Isn't that standard? The thinking of "Hmm... we just tore up a drive shaft because a bearing failed but, the machine has a wire on it and has a computer hooked up to it" ... ... you know who get's called.

As far as TED goes. He seems interesting. It's NOT everything I'm after but it's 10? on the dollar.


Doug S.
 
Isn't that standard? The thinking of "Hmm... we just tore up a drive shaft because a bearing failed but, the machine has a wire on it and has a computer hooked up to it" ... ... you know who get's called.

What I've found is that the guy who has the record of figuring it out and getting it fixed is the one who gets called - regardless if the problem is actually part of his "job".
 
gar:

Back when I maintained a department, I always tried to work with or help other trades to fix a problem. I didn't do their jobs but have lent a hand in doing theirs. The machines were mechanical nightmares, so when there was a electrical problem, I was there to answer the famous question, what's it suppose to do now?

I had a good bunch of electricians to work with then but things have changed. Most often, they won't take the time to allow anybody to troubleshoot anything but when they pay a vendor like you to come in, they take the time!
 
090411-1036 EST

It is Saturday again, and my 1 V about 1/100 Hz square wave modulation of the supply voltage has reappeared. Quite similar to last Saturday, about 75 seconds on and 60 off for one sample period.

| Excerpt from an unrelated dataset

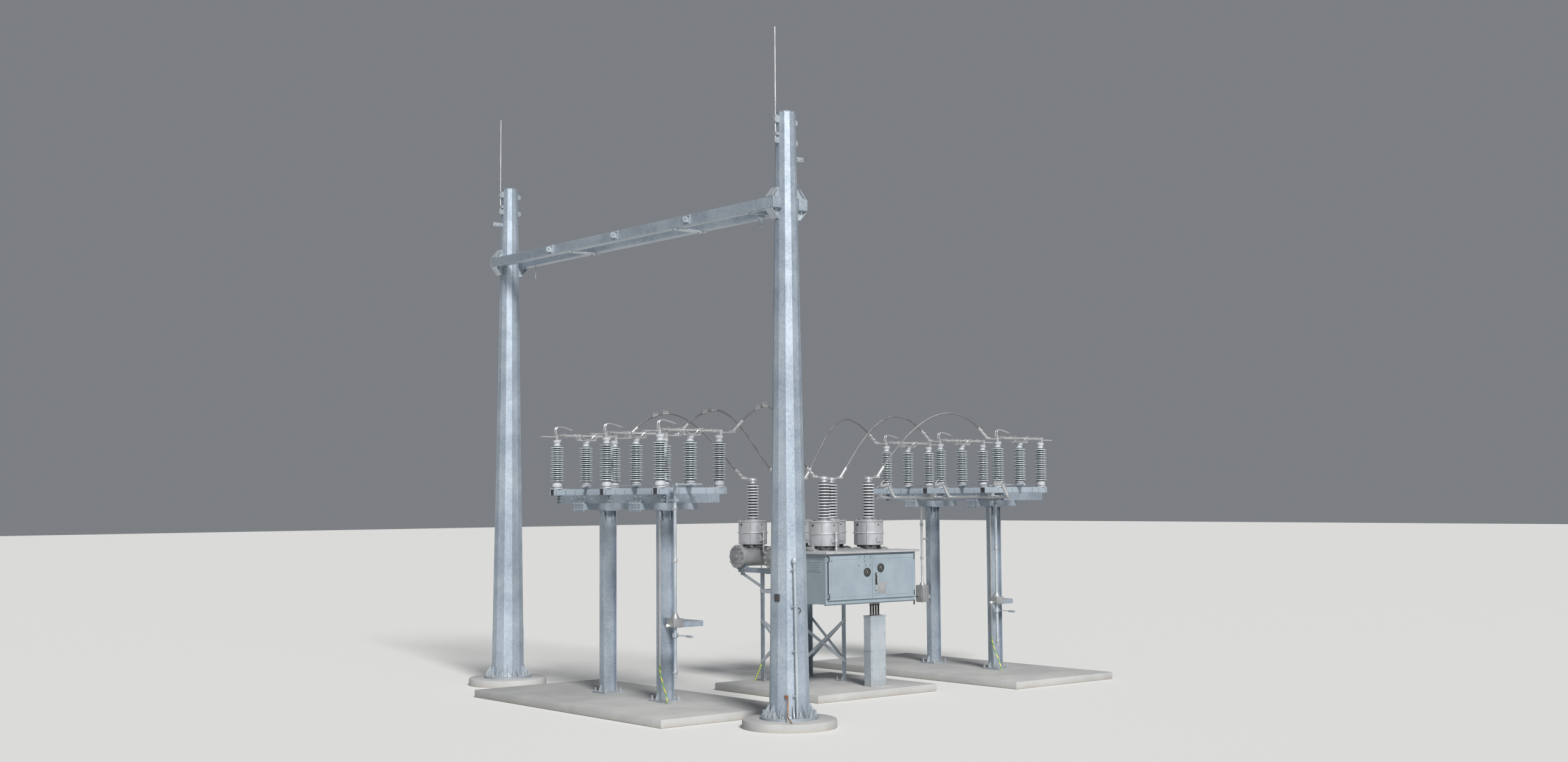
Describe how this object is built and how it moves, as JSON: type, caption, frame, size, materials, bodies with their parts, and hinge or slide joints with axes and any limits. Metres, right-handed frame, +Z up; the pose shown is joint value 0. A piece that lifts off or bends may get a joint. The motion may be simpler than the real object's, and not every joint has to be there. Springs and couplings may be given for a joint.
{
  "type": "substation switchgear bay",
  "caption": "Outdoor substation bay: landing gantry, ganged rotating-blade disconnectors on columns, dead-tank circuit breaker with a control cabinet, and arched conductors.",
  "frame": {"origin": "on the ground, where the gantry's line crosses the bay's centre line", "axes": "+X across the phases towards the drive pipes and the cabinet, +Y from the line side to the bus side, +Z up"},
  "size_m": [8.8, 9.45, 9.685],
  "materials": {
    "concrete": "cast, trowelled top, rain-stained",
    "galvanised_steel": "hot-dip galvanised, spangled, dull",
    "bright_aluminium": "mill finish",
    "cast_aluminium": "cast, weathered matt",
    "stranded_aluminium": "stranded, weathered",
    "porcelain": "pale grey glaze",
    "cabinet_paint": "pale blue-grey enamel, sun-faded",
    "black_rubber": "matt",
    "black_plastic": "satin",
    "dial_face": "smooth",
    "copper": "bare copper, browned",
    "earth_strap": "green sleeve with a yellow stripe"
  },
  "bodies": {
    "structure": {"foundations": "concrete", "gantry_pole_left": "galvanised_steel", "gantry_pole_right": "galvanised_steel", "gantry_beams": "galvanised_steel", "gantry_brackets": "galvanised_steel", "gantry_landing_plates": "galvanised_steel", "lightning_rods": "galvanised_steel", "disconnector_columns": "galvanised_steel", "disconnector_cross_arms": "galvanised_steel", "drive_brackets": "galvanised_steel", "bus_earth_switch": "bright_aluminium", "breaker_legs": "galvanised_steel", "breaker_rails": "galvanised_steel", "breaker_braces": "galvanised_steel", "breaker_tanks": "cast_aluminium", "breaker_drums": "bright_aluminium", "breaker_bushings": "porcelain", "breaker_terminals": "bright_aluminium", "breaker_cabinet": "cabinet_paint", "breaker_cable_duct": "galvanised_steel", "conductors": "stranded_aluminium", "line_frame": "galvanised_steel", "line_fixed_posts": "porcelain", "line_terminals": "bright_aluminium", "bus_frame": "galvanised_steel", "bus_fixed_posts": "porcelain", "bus_terminals": "bright_aluminium"},
    "breaker_door_left": {"breaker_door_left": "cabinet_paint"},
    "breaker_door_right": {"breaker_door_right": "cabinet_paint"},
    "line_rotor_a": {"line_rotor_a": "porcelain", "line_blade_a": "bright_aluminium"},
    "line_rotor_b": {"line_rotor_b": "porcelain", "line_blade_b": "bright_aluminium"},
    "line_rotor_c": {"line_rotor_c": "porcelain", "line_blade_c": "bright_aluminium"},
    "line_drive": {"line_drive_pipe": "galvanised_steel"},
    "line_tie_rod": {"line_tie_rod": "galvanised_steel"},
    "bus_rotor_a": {"bus_rotor_a": "porcelain", "bus_blade_a": "bright_aluminium"},
    "bus_rotor_b": {"bus_rotor_b": "porcelain", "bus_blade_b": "bright_aluminium"},
    "bus_rotor_c": {"bus_rotor_c": "porcelain", "bus_blade_c": "bright_aluminium"},
    "bus_drive": {"bus_drive_pipe": "galvanised_steel"},
    "bus_tie_rod": {"bus_tie_rod": "galvanised_steel"}
  },
  "joints": [
    {"name": "line_phase_a", "type": "hinge", "parent": "structure", "child": "line_rotor_a", "pos_m": [-1.4, -0.05, 3.33], "axis": [0, 0, -1], "range_deg": [0, 60]},
    {"name": "line_disconnector", "type": "hinge", "parent": "structure", "child": "line_rotor_b", "pos_m": [0, -0.05, 3.33], "axis": [0, 0, -1], "range_deg": [0, 60]},
    {"name": "line_phase_c", "type": "hinge", "parent": "structure", "child": "line_rotor_c", "pos_m": [1.4, -0.05, 3.33], "axis": [0, 0, -1], "range_deg": [0, 60]},
    {"name": "line_drive_turn", "type": "hinge", "parent": "structure", "child": "line_drive", "pos_m": [1.6, -0.47, 3], "axis": [0, 0, -1], "range_deg": [0, 60]},
    {"name": "line_rod_link", "type": "hinge", "parent": "line_rotor_b", "child": "line_tie_rod", "pos_m": [0.21651, -0.175, 3.33], "axis": [0, 0, -1], "range_deg": [-60, 0]},
    {"name": "bus_phase_a", "type": "hinge", "parent": "structure", "child": "bus_rotor_a", "pos_m": [-1.4, 7.05, 3.33], "axis": [0, 0, -1], "range_deg": [0, 60]},
    {"name": "bus_disconnector", "type": "hinge", "parent": "structure", "child": "bus_rotor_b", "pos_m": [0, 7.05, 3.33], "axis": [0, 0, -1], "range_deg": [0, 60]},
    {"name": "bus_phase_c", "type": "hinge", "parent": "structure", "child": "bus_rotor_c", "pos_m": [1.4, 7.05, 3.33], "axis": [0, 0, -1], "range_deg": [0, 60]},
    {"name": "bus_drive_turn", "type": "hinge", "parent": "structure", "child": "bus_drive", "pos_m": [1.1, 6.75, 3], "axis": [0, 0, -1], "range_deg": [0, 60]},
    {"name": "bus_rod_link", "type": "hinge", "parent": "bus_rotor_b", "child": "bus_tie_rod", "pos_m": [0.21651, 6.925, 3.33], "axis": [0, 0, -1], "range_deg": [-60, 0]},
    {"name": "cabinet_door_left", "type": "hinge", "parent": "structure", "child": "breaker_door_left", "pos_m": [1.651, 2.4, 1.87], "axis": [0, 0, -1], "range_deg": [0, 110]},
    {"name": "cabinet_door_right", "type": "hinge", "parent": "structure", "child": "breaker_door_right", "pos_m": [1.651, 4.26, 1.87], "axis": [0, 0, 1], "range_deg": [0, 110]}
  ],
  "couplings": [
    {"joint": "line_phase_a", "follows": "line_disconnector", "ratio": 1},
    {"joint": "line_phase_c", "follows": "line_disconnector", "ratio": 1},
    {"joint": "line_drive_turn", "follows": "line_disconnector", "ratio": 1},
    {"joint": "line_rod_link", "follows": "line_disconnector", "ratio": -1},
    {"joint": "bus_phase_a", "follows": "bus_disconnector", "ratio": 1},
    {"joint": "bus_phase_c", "follows": "bus_disconnector", "ratio": 1},
    {"joint": "bus_drive_turn", "follows": "bus_disconnector", "ratio": 1},
    {"joint": "bus_rod_link", "follows": "bus_disconnector", "ratio": -1}
  ]
}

Someone is doing something specifically on Saturdays for some reason. I do not believe this occurred other days this last week. However, a much smaller and very much higher frequency event occurred during the week.

.
 
090411-1036 EST

It is Saturday again, and my 1 V about 1/100 Hz square wave modulation of the supply voltage has reappeared. Quite similar to last Saturday, about 75 seconds on and 60 off for one sample period.

Someone is doing something specifically on Saturdays for some reason. I do not believe this occurred other days this last week. However, a much smaller and very much higher frequency event occurred during the week.

.

Grab your camera and take a drive around the hood.